The Lord of the Rings.
Though I certainly wouldn't say most movie adaptations are better.
That's ridiculous.
The Lord of the Rings was not better than the books.
It just wasn't.
Fer Cripe's Sake, where's Tom Bombadil?!
Go stand with your nose in the corner for the rest of the class.
I figured that someone was gonna point to Bombadil. That is one of only 2 thinks that were I liked about the books more. The other was that there was no skateboarding elves.
In an anonymous sort of internet way? If I don't know anything else about you, and I know anything at all about Occam's razor?
Then the simplest explanation for someone liking the The Lord of the Rings films over the books?
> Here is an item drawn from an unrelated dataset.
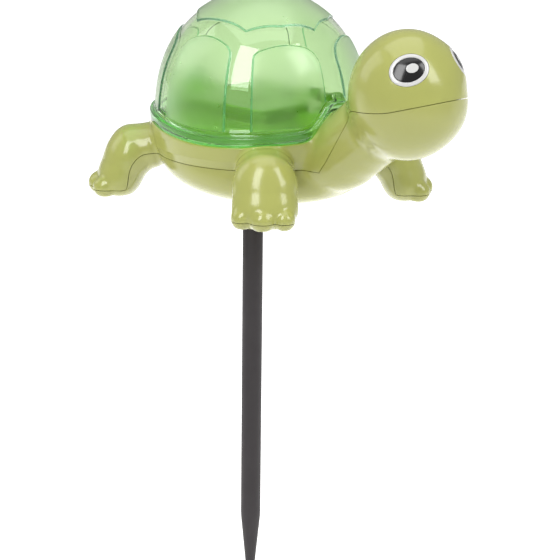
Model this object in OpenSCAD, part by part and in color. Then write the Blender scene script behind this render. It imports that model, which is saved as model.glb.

Is that they never read the books.
It really is the simplest explanation--and hey, don't feel bad about it or anything. This isn't an English Lit class, where everybody has to pretend they're "re-reading" everything because they can't admit they've never read it before...
There's no way those movies are better than those books.
No way. It isn't a pirates vs. ninjas thing at all. Taste doesn't even enter into it.
+1
The Ten Commandments?
Made me laugh.
This is why you'll never see a good film version of 1984.
I thought that the John Hurt version from 1984 was excellent, personally.
... Hobbit
Jaws.
Coraline
Stardust
Last of the Mohicans
Forrest Gump
^ This
"Last of the Mohicans"
Anybody who can read more than five pages of James Fenimore Cooper without falling asleep face first into the binding?
That's somebody whose taste in film shouldn't be trusted.
Seriously, the object isn't to try to think of a book so awful that no one could make a film half that bad!
...and that's what you're doing.
Yes it is.
I reject your after the fact attempt to change the rules!
Bridges of Madison County
Wizard of Oz
Shrek
Both of those books were better than the movies.
Hell, The Wizard of Oz was stripped of all its meaning when they put it on film. And, by the way?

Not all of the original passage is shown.